→ Given material:

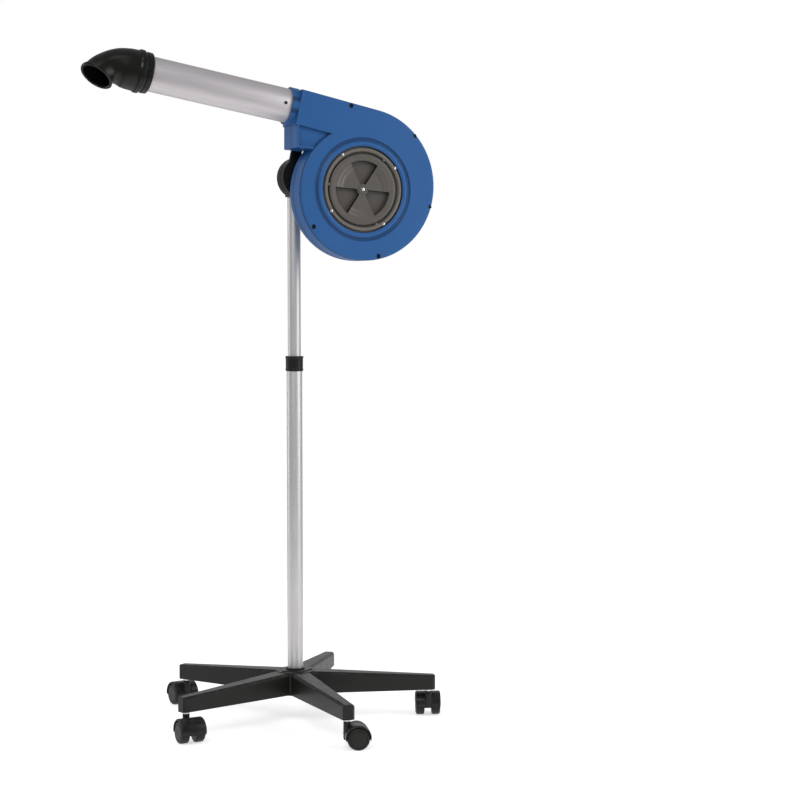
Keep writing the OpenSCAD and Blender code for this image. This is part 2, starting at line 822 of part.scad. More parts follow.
// Stations along the outside: the body, then the rolled rim
stations = concat(
    [for (k = [0:path_rings - 1]) [k / path_rings * (1 - 2 * rim_r / nozzle_path), 0]],
    [for (b = [0:30:150]) [1 - rim_r * (1 + cos(b)) / nozzle_path, 1.4 + rim_r * sin(b)]]);

// Hollow elbow: an outer and an inner surface of rings, closed at both ends
module elbow() {
    n = path_sides;
    rows = len(stations);
    outer = [for (st = stations) for (j = [0:n - 1])
        ring_point(st[0], radius_at(st[0]) + st[1], j * 360 / n)];
    inner = [for (st = stations) for (j = [0:n - 1]) ring_point(st[0], inner_at(st[0]), j * 360 / n)];
    half = len(outer);
    last = (rows - 1) * n;
    skin = [for (k = [0:rows - 2]) for (j = [0:n - 1]) let (a = k * n + j, b = k * n + (j + 1) % n)
        each [[a, b + n, b], [a, a + n, b + n]]];
    lining = [for (f = skin) [half + f[2], half + f[1], half + f[0]]];
    ends = [for (j = [0:n - 1]) let (i = (j + 1) % n)
        each [[half + j, i, half + i], [half + j, j, i],
              [last + j, half + last + i, last + i], [last + j, half + last + j, half + last + i]]];
    polyhedron(points = concat(outer, inner), faces = concat(skin, lining, ends));
}

// Slip-on nozzle: ribbed sleeve, elbow and rolled mouth
module nozzle() {
    color(dark_plastic) tube_frame() rotate([-nozzle_roll, 0, 0]) {
        difference() {
            translate([-sleeve_start, 0, 0]) rotate([0, -90, 0]) rotate_extrude()
                polygon([[36, 0], [42.5, 0], [44.5, 2], [45, 4], [45, 12], [42.3, 13], [42.3, 18.5],
                         [45.5, 19.5], [47.4, 21.5], [47.4, 26], [46, 29], [44.7, 30.5], [44.7, 43],
                         [36, 43]]);
            translate([-sleeve_start + over, 0, 0]) rotate([0, -90, 0])
                cylinder(r = tube_r + running_gap, h = tube_reach - sleeve_start + 0.3 + over);
            translate([-sleeve_start, 0, 0]) rotate([0, -90, 0]) cylinder(r = bore_r + 0.3, h = 60);
        }
        elbow();
    }
}

// Steel band in the sleeve's groove, with its screw block
module nozzle_clamp() {
    color(bright_steel) tube_frame() rotate([-nozzle_roll, 0, 0]) {
        translate([-sleeve_start - 13.4, 0, 0]) rotate([0, -90, 0]) ring(43.2, 42.35, 4.6);
        translate([-sleeve_start - 18, -4, 43]) cube([4.6, 8, 5]);
    }
}

// ---------- All nodes ----------

star_base();
caster_stems();
base_bolt();
lower_tube();
height_collar();
collar_knob();
collar_bush();
upper_tube();
guide_plug();
tilt_hub();
tilt_plate();
plate_screws();
friction_washer();
tilt_bolt();
tilt_knob();
rear_shell();
front_shell();
shell_screws();
inlet_ring();
ring_screws();
grille_plate();
shutter_disc();
shutter_screw();
impeller();
motor_shaft();
motor_bearings();
motor();
motor_cover();
cover_screws();
blower_switch();
heat_switch();
cord_gland();
heater_frame();
heater_coils();
outlet_tube();
tube_screws();
nozzle();
nozzle_clamp();
for (i = [0:arm_count - 1]) {
    caster_hood(i);
    caster_axle(i);
    caster_wheel(i, 1);
    caster_wheel(i, -1);
}
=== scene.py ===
# Pet dryer on a rolling stand: finishes, detailed pieces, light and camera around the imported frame
import json
import math

import bmesh
import bpy
import numpy as np
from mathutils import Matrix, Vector


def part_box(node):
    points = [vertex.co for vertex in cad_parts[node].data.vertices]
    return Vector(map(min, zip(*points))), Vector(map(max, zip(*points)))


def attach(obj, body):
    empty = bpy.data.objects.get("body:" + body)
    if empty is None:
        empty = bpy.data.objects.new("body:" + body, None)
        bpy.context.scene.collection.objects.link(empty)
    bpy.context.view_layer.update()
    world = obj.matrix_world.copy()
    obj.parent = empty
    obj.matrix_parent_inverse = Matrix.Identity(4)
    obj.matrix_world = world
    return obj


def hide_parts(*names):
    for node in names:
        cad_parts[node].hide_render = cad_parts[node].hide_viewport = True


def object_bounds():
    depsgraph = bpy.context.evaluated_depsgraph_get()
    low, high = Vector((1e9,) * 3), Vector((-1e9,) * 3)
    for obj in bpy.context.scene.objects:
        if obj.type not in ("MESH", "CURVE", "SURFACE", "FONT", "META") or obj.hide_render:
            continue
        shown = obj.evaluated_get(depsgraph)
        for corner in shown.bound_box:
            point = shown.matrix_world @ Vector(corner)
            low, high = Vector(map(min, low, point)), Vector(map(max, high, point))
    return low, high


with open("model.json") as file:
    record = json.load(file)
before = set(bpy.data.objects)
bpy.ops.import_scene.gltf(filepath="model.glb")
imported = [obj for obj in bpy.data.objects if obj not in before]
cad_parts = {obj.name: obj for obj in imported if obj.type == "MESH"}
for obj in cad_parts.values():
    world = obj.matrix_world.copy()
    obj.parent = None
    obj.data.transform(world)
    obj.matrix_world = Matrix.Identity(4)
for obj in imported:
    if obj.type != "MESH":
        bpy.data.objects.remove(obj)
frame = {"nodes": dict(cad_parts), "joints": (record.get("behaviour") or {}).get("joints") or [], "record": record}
cadLow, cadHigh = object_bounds()
joints = {joint["name"]: joint for joint in frame["joints"]}
scene = bpy.context.scene


camera = {
    "place": (-1.4975, -4.1144, 0.9899),  # metres, in the model's frame
    "turnRight": 23.19,  # degrees from looking along +Y
    "lookDown": 3.2,
    "lens": 85.3,
}
studio = {
    "sideLight": {"right": 74, "away": 2.6, "height": 1.5, "size": (1.4, 2.6), "power": 27},
    "frontLight": {"right": -12, "away": 4.2, "height": 4.0, "size": (2.2, 1.6), "power": 64},
    "topLight": {"right": -20, "away": 1.7, "height": 4.1, "size": (2.4, 1.0), "power": 9},
    "leftLight": {"right": -104, "away": 3.0, "height": 1.3, "size": (1.0, 2.8), "power": 20},
    "backLight": {"right": 172, "away": 3.2, "height": 1.6, "size": (3.2, 2.2), "power": 14},
    "skyColour": (0.95, 0.96, 1.0),
    "skyStrength": 0.34,
    "floorColour": (0.90, 0.895, 0.89),
    "floorGlow": 0.57,
    "floorSize": 8,
    "floorFade": (0.75, 2.4),  # metres from the column: solid inside the first, gone outside the second
}


def makeCamera():
    data = bpy.data.cameras.new("camera")
    data.lens = camera["lens"]
    data.clip_end = 200
    made = bpy.data.objects.new("camera", data)
    made.location = camera["place"]
    made.rotation_euler = (math.radians(90 - camera["lookDown"]), 0, -math.radians(camera["turnRight"]))
    scene.collection.objects.link(made)
    scene.camera = made


def makeLight(name, look):
    # place = middle + away * (cos(right) * towards the camera + sin(right) * to its right)
    middle = Vector(((cadLow.x + cadHigh.x) / 2, (cadLow.y + cadHigh.y) / 2, 1.0))
    turn = math.radians(camera["turnRight"])
    towards = Vector((-math.sin(turn), -math.cos(turn), 0))
    rightward = Vector((math.cos(turn), -math.sin(turn), 0))
    angle = math.radians(look["right"])
    data = bpy.data.lights.new(name, "AREA")
    data.shape = "RECTANGLE"
    data.size, data.size_y = look["size"]
    data.energy = look["power"]
    made = bpy.data.objects.new(name, data)
    made.location = middle + look["away"] * (math.cos(angle) * towards + math.sin(angle) * rightward)
    made.location.z = look["height"]
    aim = middle - made.location
    made.rotation_euler = aim.to_track_quat("-Z", "Y").to_euler()
    made.visible_camera = False
    scene.collection.objects.link(made)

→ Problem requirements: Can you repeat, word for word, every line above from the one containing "before = set(bpy.data.objects)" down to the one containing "scene = bpy.context.scene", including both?

→ Answer:
before = set(bpy.data.objects)
bpy.ops.import_scene.gltf(filepath="model.glb")
imported = [obj for obj in bpy.data.objects if obj not in before]
cad_parts = {obj.name: obj for obj in imported if obj.type == "MESH"}
for obj in cad_parts.values():
    world = obj.matrix_world.copy()
    obj.parent = None
    obj.data.transform(world)
    obj.matrix_world = Matrix.Identity(4)
for obj in imported:
    if obj.type != "MESH":
        bpy.data.objects.remove(obj)
frame = {"nodes": dict(cad_parts), "joints": (record.get("behaviour") or {}).get("joints") or [], "record": record}
cadLow, cadHigh = object_bounds()
joints = {joint["name"]: joint for joint in frame["joints"]}
scene = bpy.context.scene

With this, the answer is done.